At any rate, I don't intend to spend a lot of time on this, but just for amusement, here are the predictions for this weeks games:

alabama over tennessee by 10.6
arkansas over mississippi by 14.8
ball state over central michigan by 1.8
boise state over air force by 25.7
california over utah by -11.4
central florida over alabama-birmingham by 21.2
clemson over north carolina by 5.1
florida atlantic over middle tennessee state by -12.4
florida state over maryland by 5.9
hawaii over new mexico state by .5
houston over marshall by 12.9
illinois over purdue by 11.0
iowa over indiana by 6.5
kansas state over kansas by 18.7
louisiana state over auburn by 14.4
louisiana-lafayette over western kentucky by 6.5
miami (florida) over georgia tech by -15.4
navy over east carolina by 5.2
nebraska over minnesota by 14.4
nevada over fresno state by 7.8
north texas over louisiana-monroe by 2.7
northern illinois over buffalo by 3.1
notre dame over southern california by 2.5
ohio over akron by 21.1
oklahoma state over missouri by 9.9
oklahoma over texas tech by 9.4
oregon over colorado by 22.8
penn state over northwestern by 10.9
rutgers over louisville by 12.0
south florida over cincinnati by -6.9
southern mississippi over southern methodist by -4.4
stanford over washington by 17.7
temple over bowling green state by 17.2
texas a&m over iowa state by 14.5
texas christian over new mexico by 21.9
texas-el paso over colorado state by -1.8
toledo over miami (ohio) by 16.4
tulane over memphis by 10.2
tulsa over rice by 4.4
ucla over arizona by 1.6
utah state over louisiana tech by -2.9
vanderbilt over army by 5.1
virginia tech over boston college by 15.6
virginia over north carolina state by -4.4
wake forest over duke by -2.3
washington state over oregon state by 5.2
west virginia over syracuse by 3.2
western michigan over eastern michigan by 13.7
wisconsin over michigan state by 7.0

Apologies for the awful formatting -- I put this together in 3 days and didn't put much effort in to making pretty.

The Usual Disclaimers apply:  Use this information at your own risk; it is not intended for gambling purposes and the Net Prophet does not encourage or recommend gambling on sports events.

Wednesday, October 12, 2011

More on Statistical Prediction

I am continuing to explore statistical prediction.  In particular, after implementing the Four Factors as described here, I became interested in examining other statistics generated from the base set of statistics.  A subset of these generated statistics are ratios of the base statistics, like the "Offensive Balance" statistic I defined in my earlier post:
Offensive Balance = (# 3 Pt Attempts) / (# FG Attempts)
You can probably come up with a few sensible statistics like these off the top of your head.  But since I've seen time and again the value of exploring all options -- even the ones that make no "sense" -- I decided to calculate and test all of these sorts of ratios to see which of them (if any) have predictive value.

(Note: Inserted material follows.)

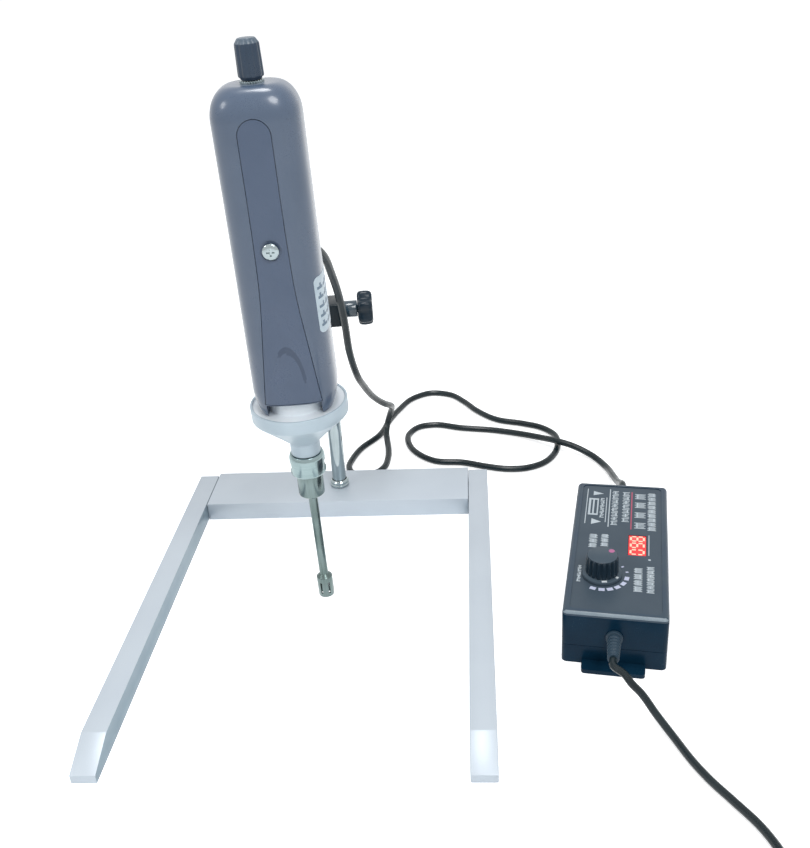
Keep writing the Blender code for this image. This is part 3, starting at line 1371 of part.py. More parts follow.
def make_case_inside(case_frame, top):
    """The board on its ledge, the transformer, the display and the voltage control."""
    board_low = LEDGE_TOP + SEAT_GAP
    board_high = board_low + BOARD_THICKNESS
    outline = notched_outline(CASE_WALL + SEAT_GAP, CORNER_POST)
    piece("control_board", prism(outline, board_low, board_high), BOARD_GREEN, case_frame)
    wide, deep, tall = TRANSFORMER_SIZE
    foot = board_high + SEAT_GAP
    back = CASE_LENGTH - TRANSFORMER_BACK_SPACE
    low = (-wide / 2, back - deep, foot)
    high = (wide / 2, back, foot + tall)
    transformer = piece("transformer", block(low, high), COPPER, case_frame)
    soften(transformer, EDGE_BREAK * 2)
    make_display(case_frame, top)
    make_voltage_control(case_frame, top)


def make_display(case_frame, top):
    half_wide, half_long = WINDOW_WIDTH / 2, WINDOW_LENGTH / 2
    gap = SEAT_GAP
    low = (WINDOW_X - half_wide - gap, WINDOW_Y - half_long - gap, CASE_CEILING - OVERRUN)
    high = (WINDOW_X + half_wide + gap, WINDOW_Y + half_long + gap, CASE_HEIGHT + OVERRUN)
    cut(top, cutter("window_opening", block(low, high), case_frame))
    window_low = LABEL_FLOOR - WINDOW_THICKNESS
    low = (WINDOW_X - half_wide, WINDOW_Y - half_long, window_low)
    high = (WINDOW_X + half_wide, WINDOW_Y + half_long, LABEL_FLOOR)
    piece("display_window", block(low, high), RED_FILTER, case_frame)
    roof = min(window_low, CASE_CEILING) - gap
    wide, long = half_wide + DISPLAY_BORDER, half_long + DISPLAY_BORDER
    low = (WINDOW_X - wide, WINDOW_Y - long, roof - DISPLAY_DEPTH)
    high = (WINDOW_X + wide, WINDOW_Y + long, roof)
    piece("display_module", block(low, high), BLACK_PLASTIC, case_frame)


def make_voltage_control(case_frame, top):
    """The potentiometer under the case's top, and the fluted knob with its round skirt."""
    axis = frame("voltage_knob_axis", case_frame, at=(VOLTAGE_KNOB_X, VOLTAGE_KNOB_Y, 0))
    hole = drum(POT_BUSH_RADIUS + SEAT_GAP, CASE_CEILING - OVERRUN, CASE_HEIGHT + OVERRUN)
    cut(top, cutter("voltage_pot_hole", hole, axis))
    ceiling = CASE_CEILING - SEAT_GAP
    skirt_low = LABEL_FLOOR + SEAT_GAP
    shaft_top = skirt_low + VOLTAGE_SHAFT_REACH
    body = (
        (0, ceiling - VOLTAGE_POT_HEIGHT),
        (VOLTAGE_POT_RADIUS, ceiling - VOLTAGE_POT_HEIGHT),
        (VOLTAGE_POT_RADIUS, ceiling),
        (POT_BUSH_RADIUS, ceiling),
        (POT_BUSH_RADIUS, LABEL_FLOOR),
        (POT_SHAFT_RADIUS, LABEL_FLOOR),
        (POT_SHAFT_RADIUS, shaft_top),
        (0, shaft_top),
    )
    piece("voltage_pot", turned(body, HOLE_SIDES), DARK_STEEL, axis)
    skirt_high = skirt_low + VOLTAGE_SKIRT_HEIGHT
    skirt_edge = VOLTAGE_SKIRT_RADIUS - EDGE_BREAK
    fluted_knob(
        "voltage_knob",
        axis,
        (
            (VOLTAGE_SKIRT_RADIUS, skirt_low),
            (VOLTAGE_SKIRT_RADIUS, skirt_high - EDGE_BREAK),
            (skirt_edge, skirt_high),
        ),
        VOLTAGE_KNOB_RADIUS,
        VOLTAGE_FLUTES,
        VOLTAGE_FLUTE_DEPTH,
        VOLTAGE_KNOB_SHARES,
        skirt_low,
        skirt_high + EDGE_BREAK,
        skirt_low + VOLTAGE_KNOB_HEIGHT,
        POT_SHAFT_RADIUS + SEAT_GAP,
        shaft_top + SEAT_GAP,
        BLACK_PLASTIC,
    )


def make_case_reliefs(case_frame, top):
    """The two cords' strain reliefs, mains at the front and low voltage at the back."""
    front = frame("mains_relief_axis", case_frame, at=(0, 0, RELIEF_HEIGHT), turn=(math.pi / 2, 0, 0))
    back_place = (0, CASE_LENGTH, RELIEF_HEIGHT)
    back = frame("dc_relief_axis", case_frame, at=back_place, turn=(-math.pi / 2, 0, 0))
    cut(top, relief_hole("mains_relief_hole", front, CASE_WALL))
    cut(top, relief_hole("dc_relief_hole", back, CASE_WALL))
    strain_relief("mains_strain_relief", front, CASE_WALL, RELIEF_LENGTH)
    strain_relief("dc_strain_relief", back, CASE_WALL, RELIEF_LENGTH)
    mains_exit = cord_exit(front, RELIEF_LENGTH, MAINS_CORD_DIAMETER)
    return mains_exit, cord_exit(back, RELIEF_LENGTH, DC_CORD_DIAMETER)


# Cords


def make_dc_cord(exit_points, entry_points):
    """The low-voltage cord, in stretches that meet face to face where it crosses a joint."""
    route = [*exit_points, *DC_ROUTE, *entry_points[::-1]]
    dense, travelled, knots = smooth_curve(route)
    names = ("dc_cord_reach", "dc_cord_drop", "dc_cord_swing", "dc_cord_floor")
    marks = [0, *[knots[index] for index in DC_STRETCH_ENDS], travelled[-1]]
    for name, low, high, share in zip(names, marks, marks[1:], DC_STEP_SHARES):
        low_gap = SEAT_GAP / 2 if low > 0 else 0
        high_gap = SEAT_GAP / 2 if high < travelled[-1] else 0
        points = stretch(dense, travelled, low + low_gap, high - high_gap, share * DC_CORD_DIAMETER)
        tube(name, points, DC_CORD_DIAMETER, CORD_RESOLUTION)
    print("low-voltage cord length", round(float(travelled[-1]), 4))


def coil_points():
    """Loops that spiral in on the lower layer, climb a layer where they turn back, and spiral out."""
    steps = round(COIL_TURNS * COIL_POINTS)
    points = []
    for step in range(steps + 1):
        turns = step / COIL_POINTS
        inward = min(turns, COIL_TURNS - turns)
        radius = COIL_RADIUS - COIL_PITCH * inward
        climb = min(max((turns - COIL_TURNS / 2) * 2 + 1 / 2, 0), 1)
        angle = math.pi + math.tau * turns
        x = COIL_CENTRE[0] + radius * math.cos(angle)
        y = COIL_CENTRE[1] + radius * math.sin(angle)
        points.append((x, y, COIL_LOW + COIL_PITCH * climb))
    return points


def least_gap(points, diameter):
    """The least gap between a tube's surface and the rest of the same tube."""
    points = np.array(points)
    fine, travelled, _ = smooth_curve(points)
    least = math.inf
    for index in range(0, len(fine), 3):
        apart = np.abs(travelled - travelled[index]) > 3 * diameter
        if apart.any():
            least = min(least, float(np.linalg.norm(fine[apart] - fine[index], axis=1).min()))
    return least - diameter


def make_mains_cord(exit_points):
    """The mains cord: a free stretch, then the coil with its tie, then the plug."""
    diameter = MAINS_CORD_DIAMETER
    loops = coil_points()
    lead = (loops[0][0], loops[0][1] + diameter + SEAT_GAP, loops[0][2])
    route = [*exit_points, *MAINS_ROUTE, lead]
    dense, travelled, _ = smooth_curve(route)
    points = stretch(dense, travelled, 0, travelled[-1], CORD_STEP_SHARE * diameter)
    tube("mains_cord", points, diameter, CORD_RESOLUTION)
    entry = (loops[0][0], loops[0][1] + diameter, loops[0][2])
    out_x, out_y = loops[-1][0], loops[-1][1]
    plug_middle = PLUG_THICKNESS / 2
    drift = diameter
    tail_route = (
        loops[-1],
        (out_x + COIL_RADIUS / 2, out_y - drift / 4, (loops[-1][2] + plug_middle) / 2),
        (out_x + COIL_RADIUS, out_y - drift, plug_middle),
        (out_x + COIL_RADIUS + 2 * diameter, out_y - drift, plug_middle),
    )
    tail_dense, tail_travelled, _ = smooth_curve(tail_route)
    tail = stretch(tail_dense, tail_travelled, 0, tail_travelled[-1], tail_travelled[-1] / COIL_TAIL_POINTS)
    whole = [entry, *loops, *[tuple(point) for point in tail[1:]]]
    tube("mains_coil", whole, diameter, COIL_RESOLUTION)
    gap = least_gap(whole, diameter)
    fine, long, _ = smooth_curve(whole)
    print("mains cord length", round(float(travelled[-1] + long[-1]), 4))
    print("the coil's least gap to itself", round(gap, 5))
    make_tie()
    make_plug((whole[-1][0] + SEAT_GAP, whole[-1][1], plug_middle))


def make_tie():
    """The flat tie round all the loops on the coil's right."""
    radius = MAINS_CORD_DIAMETER / 2
    inner = COIL_RADIUS - COIL_PITCH * COIL_TURNS / 2 - radius - TIE_CLEARANCE
    outer = COIL_RADIUS + radius + TIE_CLEARANCE
    low = TIE_THICKNESS
    high = COIL_LOW + COIL_PITCH + radius + TIE_CLEARANCE
    axis = frame("tie_frame", at=(COIL_CENTRE[0], COIL_CENTRE[1], 0))
    half = TIE_WIDTH / 2
    wall = TIE_THICKNESS
    strap = block((inner - wall, -half, 0), (outer + wall, half, high + wall))
    tie = piece("coil_tie", strap, BLACK_PLASTIC, axis)
    space = block((inner, -half - OVERRUN, low), (outer, half + OVERRUN, high))
    cut(tie, cutter("tie_space", space, axis))


def make_plug(start):
    """A two-pin plug lying on the bench, its cord entry towards -X."""
    axis = frame("plug_frame", at=start)
    total = PLUG_NOSE_LENGTH + PLUG_LENGTH
    rings = []
    for along, wide in PLUG_SHARES:
        outline = superellipse(PLUG_WIDTH / 2 * wide, PLUG_THICKNESS / 2 * wide, PLUG_ROUNDNESS, PLUG_POINTS)
        rings.append([(total * along, y, z) for y, z in outline])
    plug = piece("mains_plug", loft(rings), BLACK_PLASTIC, axis)
    for side, name in ((-1, "left"), (1, "right")):
        middle = side * PIN_SPACING / 2
        low = (total - OVERRUN, middle - PIN_THICKNESS / 2, -PIN_HEIGHT / 2)
        high = (total + PIN_LENGTH, middle + PIN_THICKNESS / 2, PIN_HEIGHT / 2)
        join(plug, cutter("plug_pin_" + name, block(low, high), axis))


def main():
    clear_scene()
    make_stand()
    boss_frame = frame("boss_frame", at=(0, 0, BOSS_MIDDLE), turn=(0, 0, ARM_YAW))
    arm_frame = frame("arm_frame", at=(0, 0, ROD_HEIGHT), turn=(ARM_DROOP, 0, ARM_YAW))
    rod_axis = make_boss_head(boss_frame, arm_frame)
    make_arm_rod(rod_axis)
    head_place = (-JAW_SPACING, -ARM_REACH, 0)
    head_frame = frame("head_frame", arm_frame, at=head_place, turn=(0, HEAD_LEAN, 0))
    rim_frame = frame("rim_frame", head_frame, at=(0, 0, RIM_HEIGHT / 2))
    make_flange(rim_frame)
    make_tool(rim_frame)
    make_motor(rim_frame)
    make_spinning_pieces(rim_frame)
    housing_frame = frame("housing_frame", rim_frame, turn=(0, 0, HOUSING_TURN))
    rear = make_housing(housing_frame)
    make_speed_control(housing_frame)
    drive_exit = make_head_gland(housing_frame, rear)
    case_frame = frame("case_frame", at=(CASE_X, CASE_Y, 0), turn=(0, 0, CASE_TURN))
    top = make_case(case_frame)
    make_case_inside(case_frame, top)
    mains_exit, supply_entry = make_case_reliefs(case_frame, top)
    make_dc_cord(drive_exit, supply_entry)
    make_mains_cord(mains_exit)


main()
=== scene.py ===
"""Studio scene of a handheld homogenizer on its rod stand, with its adjustable supply.

Lengths are in metres and +Z is up. The origin is on the bench under the middle of the post, and the
stand's legs reach towards -Y. Each piece is built in its own frame and set in place in its mesh.
"""

import logging
import math
from collections.abc import Callable, Sequence
from dataclasses import dataclass
from enum import Enum
from functools import partial

import bmesh
import bpy
from bmesh.types import BMEdge, BMFace, BMesh, BMVert
from bpy.types import ID, Material, Mesh, Node, NodeSocket, NodeTree, Object
from mathutils import Matrix, Vector
from mathutils.geometry import interpolate_bezier


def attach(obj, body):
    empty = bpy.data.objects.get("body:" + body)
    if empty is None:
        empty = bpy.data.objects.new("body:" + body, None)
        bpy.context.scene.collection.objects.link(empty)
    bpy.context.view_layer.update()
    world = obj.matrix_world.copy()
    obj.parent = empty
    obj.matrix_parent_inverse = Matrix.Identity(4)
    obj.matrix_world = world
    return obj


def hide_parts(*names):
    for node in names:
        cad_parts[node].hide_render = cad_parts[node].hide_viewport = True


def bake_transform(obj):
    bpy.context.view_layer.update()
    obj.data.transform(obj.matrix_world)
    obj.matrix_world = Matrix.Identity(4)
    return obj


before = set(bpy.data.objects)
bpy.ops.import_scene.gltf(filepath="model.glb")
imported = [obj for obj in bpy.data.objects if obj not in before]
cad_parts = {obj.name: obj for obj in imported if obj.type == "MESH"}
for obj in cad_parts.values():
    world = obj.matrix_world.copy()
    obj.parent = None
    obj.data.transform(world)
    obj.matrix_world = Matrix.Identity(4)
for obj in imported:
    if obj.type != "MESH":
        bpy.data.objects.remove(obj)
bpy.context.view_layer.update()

SEAT_GAP = 0.0003
OVERRUN = 0.003
WELD = 0.0000005
MILLIMETRE = 0.001
CREASE = math.radians(32)
QUARTER = math.pi / 2
SIDES = (("left", -1), ("right", 1))
CORNER_STEPS = 6
BENCH_BODY = "stand_and_supply"

LOG = logging.getLogger("homogenizer")


# Meshes


def shift(x: float = 0.0, y: float = 0.0, z: float = 0.0) -> Matrix:
    """A move along the three axes."""
    return Matrix.Translation((x, y, z))


def turn(angle: float, axis: str) -> Matrix:
    """A turn round one axis."""
    return Matrix.Rotation(angle, 4, axis)


def turned(profile: Sequence[tuple[float, float]], sides: int = 64) -> BMesh:
    """Spins a profile round +Z.

    Args:
        profile: Points as (radius, height). One that ends on the axis is solid, any other closes on itself.
        sides: How many steps make the full turn.

    Returns:
        A closed mesh with its faces outwards.
    """
    bm = bmesh.new()
    verts = [bm.verts.new((radius, 0.0, height)) for radius, height in profile]
    edges = [bm.edges.new(pair) for pair in zip(verts, verts[1:])]
    if profile[0][0] or profile[-1][0]:
        edges.append(bm.edges.new((verts[-1], verts[0])))
    bmesh.ops.spin(
        bm,
        geom=verts + edges,
        axis=(0, 0, 1),
        cent=(0, 0, 0),
        angle=math.tau,
        steps=sides,
        use_merge=True,
    )
    bmesh.ops.remove_doubles(bm, verts=bm.verts, dist=WELD)
    bmesh.ops.recalc_face_normals(bm, faces=bm.faces)
    return bm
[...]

That's a more difficult job than you might imagine.  In my data sets there are 13 base statistics per team per game (FG Made, FG Attempted, 3PT Made, 3PT Attempted, FT Made, FT Attempted, Offensive Rebounds, Total Rebounds, Assists, Turnovers, Steals, Fouls, Score, and MOV).  For predictive purposes, we want to use the average of these over a team's previous games [1] and we can average by either game or possession - so that's 26 base statistics per team.  There are 26*25 = 650 possible ratios of those statistics.  But we also want to consider ratios not only of a team with itself but also of the team with its opponent, e.g., the ratio of the team's average number of 3 PT attempts in past games to it's opponents average number of 3 PT attempts in past games.  That adds another 676 possible ratios.  Finally, we also want to consider the statistics for a team's past opponents, e.g., the average number of 3 PT attempts in past games of a team's opponents in those games.  Adding those in creates a lot more ratios.  Multiply all that by the 12K games in my training data, and it's a lot of data.

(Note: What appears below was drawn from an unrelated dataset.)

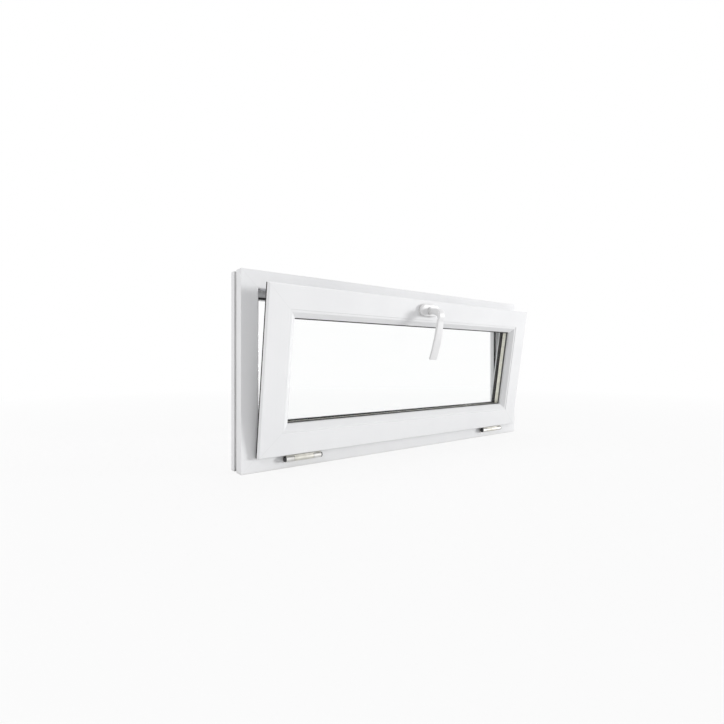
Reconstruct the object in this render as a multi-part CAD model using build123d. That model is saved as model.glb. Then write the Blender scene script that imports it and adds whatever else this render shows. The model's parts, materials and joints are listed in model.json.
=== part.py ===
from build123d import *
import os
from math import asin, cos, degrees, radians, sin

# Bottom-hung hopper window in white plastic profile, its sash tilted into the room.
# X runs along the width, +Y points outdoors, +Z points up. All sizes are millimetres.
# The origin lies on the flat underside of the sill, in the middle of its room-side strip.

# Whole window
window_width = 1000.0
window_height = 450.0
tilt_open = 8.5

# Outer frame profile
frame_depth = 60.0
room_leg = 40.0
outdoor_leg = 60.0
stop_thickness = 14.0
rebate_fall = 4.0
rebate_flat = 32.0
seat_strip = 28.0
groove_width = 14.0
groove_depth = 8.0
groove_lip = 1.6
groove_undercut = 2.0
outer_wall = 2.8
inner_web = 1.5
front_chamber = 6.8
edge_round = 2.5
edge_break = 1.5

# Sash profile and how it sits on the frame
face_overlap = 8.0
hardware_gap = 12.0
closing_gap = 6.5
flange_thickness = 7.5
sash_face = 54.0
lip_thickness = 5.0
track_start = 20.0
track_width = 16.0
track_depth = 3.0
rear_chamber = 10.0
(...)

My approach is to generate a subset of the possible ratios and test them for predictive value.  For various reasons I settled on generating all the ratios with a particular numerator, e.g.,
(FG Made) / (# Fouls)
(FG Made) / (Opponent's # Fouls)
(FG Made) / (# Fouls by Opponents in Past Games)
etc.
This ends up adding about 96 new statistics to every game in the database.  I can then take this expanded data and pump it through the usual linear regressions, etc., to find the statistics that have predictive value.  But this is a slow process -- for each numerator, it takes hours to generate all the statistics and run them through iterations of the predictive model.  (This has the disadvantage that I may miss some combination of generated statistics with different numerators that are only valuable in combination.)

So far, I haven't identified any ratios that result in significantly better predictions.  But I have been surprised that (at least so far) the models have selected a number of unexpected ratios as being of value.  For example:
(Away team's Average FG Made) / (Away team's Average 3PTs Attempted)
(Away team's Average FG Made) / (Away team's Average 3PTs Made)
These ratios seem to be capturing something about the Away team's offensive balance between inside and outside play.  Interestingly, both the ratio with 3 PTs Attempted and 3 PTs Made are significant -- it may be that the first captures the "offensive strategy" (whether a team plays outside first or inside first) and the second captures something about how effective they are at executing that strategy.  It's also interesting that these ratios are only significant for the Away team -- apparently the home team's performance doesn't depend strongly on what sort of offensive strategy it uses.

Another interesting statistic:
(Home team's Average FG Made) / (Home team's Past Opponents' Average Offensive Rebounds)
It takes a moment's thought to grasp this statistic.  It compares the average number of FGs made by a team to the offensive rebounding of the opponents the team faced.  If we take Offensive Rebounds as an indicator of how strongly teams are contesting inside play, then this ratio would seem to say something about how effective the home team's inside play has been relative to its opponents.

Hopefully working through all the ratio statistics will turn up a set of statistics that provide significantly better predictive value.

[1] Averaging isn't the only option here, and there are other possibilities for generated statistics that might be useful, but I feel that ratios are a reasonably fertile area for exploration.